The findings point to how policymakers can best regulate the market. Some experts have recommended encouraging more competition to help bring prices down, meaning the average customer would stand to lose less money on an unused warranty. But that strategy “is going to be less effective than one would think,” Salant says, and may even backfire.
“Market Power” Means a Captive Audience
When it comes to warranties, Salant explains, retailers have a lot of “market power”—meaning that there is little competition—since consumers typically aren’t offered a choice between multiple warranty providers at the store.
“It’s like when you go to the movies, you pay a lot for the popcorn and the drinks. That’s because you are already captive,” he says.
People believe that a product is far more likely to break than it actually is.
The U.S. and UK governments have tried to help consumers make better decisions about warranties. The U.S. Federal Trade Commission advises people to consider the likelihood of product failure and cost of repairs, for example. Meanwhile the UK Competition Commission has suggested requiring electronics retailers to post their warranty prices alongside the price of the insured product in-store and in advertisements, allowing consumers to better compare warranty prices between stores, which may bring prices down.
But to know if these strategies will work, researchers first need to know what drives consumers’ enthusiasm for extended warranties: Is it risk aversion, or is it a distorted sense of how often products fail (or might fail for them)?
Why Do Customers Buy Extended Warranties?
To find out why warranties are so popular, Salant and Jose Miguel Abito at the University of Pennsylvania analyzed about 45,000 transactions at a major electronics retailer from 1998 to 2004. The data set, provided by the Institute for Operations Research and the Management Sciences, included information about prices, returns, and buyer demographics.

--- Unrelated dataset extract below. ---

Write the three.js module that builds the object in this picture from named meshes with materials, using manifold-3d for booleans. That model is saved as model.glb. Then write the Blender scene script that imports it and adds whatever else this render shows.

Among all electronics, an extended warranty cost 24 percent of the product’s price on average. And customers bought warranties between 20 and 40 percent of the time.
To understand what was driving this behavior, the team focused on TVs specifically.
They obtained TV failure rates from Consumer Reports, finding that TVs failed 5 to 8 percent of the time in this period, and used these rates to conclude that profit margins can be as high as of 62 to 73 percent.
The team then developed a mathematical model of the warranty market. In the model, retailers choose warranty prices to maximize profits, and consumers decided whether to buy the warranty based on the price and their assessment of the failure probability. The researchers used their model and data to determine whether consumers were simply risk averse, or whether they were somehow distorting the probability of their products failing.
The model made clear that the latter explanation was the culprit. “The risk aversion is negligible,” Salant says. “It’s not really what’s affecting people.”
Customers were distorting failure rates by a large margin. For instance, when a product’s actual failure rate was 5 percent, people behaved as if it was 13 percent.
More Informed Consumers Will Pay Less for Warranties
Was this consumer behavior happening because people did not know the real failure rates? Or did they recognize them but, during their decision-making process, assign too much weight to the possibility of an unlikely failure happening to them?
To find out, Salant and Abito ran an online experiment with about 1,000 participants. Participants were asked to imagine they were buying a TV. Some were told that an expert thought the TV had a 5% chance of breaking over the next three years (the average found in the Consumer Reports survey of popular TVs). Other participants did not receive that information and instead gave their own estimate for the failure rate. All participants were asked how much they would be willing to pay for an extended warranty.
People who were not given the expert assessment grossly overestimated the likelihood of needing repairs. Their average prediction was 13 to 15 percent, and they were willing to pay a median of $50 for the warranty.
However, people who saw the expert’s estimate said they would pay a median of just $25.
This made it clear that customers were buying warranties because they were fundamentally unaware of the actual odds of failure. “The willingness to pay goes down dramatically if they have the information,” Salant says.
Policy Solutions
Finally, the team used their model to predict how three different policy solutions might play out: better informing consumers, introducing more competition among warranty providers, or doing both together.
In a scenario where consumers were simply exposed to accurate failure rates, leaving all other market conditions the same, consumers bought fewer warranties. Warranty profits plunged by more than 90 percent in this simulation, even though retailers still enjoyed little competition and had the market power to set high prices. “The market power is not what drives the profit,” Salant says. “It’s the volume that drives the profit.”
In another scenario the researchers looked at what would happen if customers were able to compare the prices of extended warranties across retailers, but still weren’t informed about product failure rates. In this case, consumers fared even worse than they do today. That’s because the increased competition would lower prices, tempting more people to buy warranties they would never use.
But that doesn’t mean policymakers should abandon efforts to increase competition, he says. Consumers get the most bang for their buck when they can accurately estimate failure rates and the market is more competitive, the study found.
Salant suggests that government authorities should focus on both boosting competition and correcting perceptions about product failures—for example, by requiring that retailers publish failure rates in ads and stores. Until then, customers can—and should—consult resources such as Consumer Reports in order to assess products’ failure rates.
But Salant already has his mind made up. Asked whether he will ever buy an extended warranty again, he gives a one-word answer: “No.”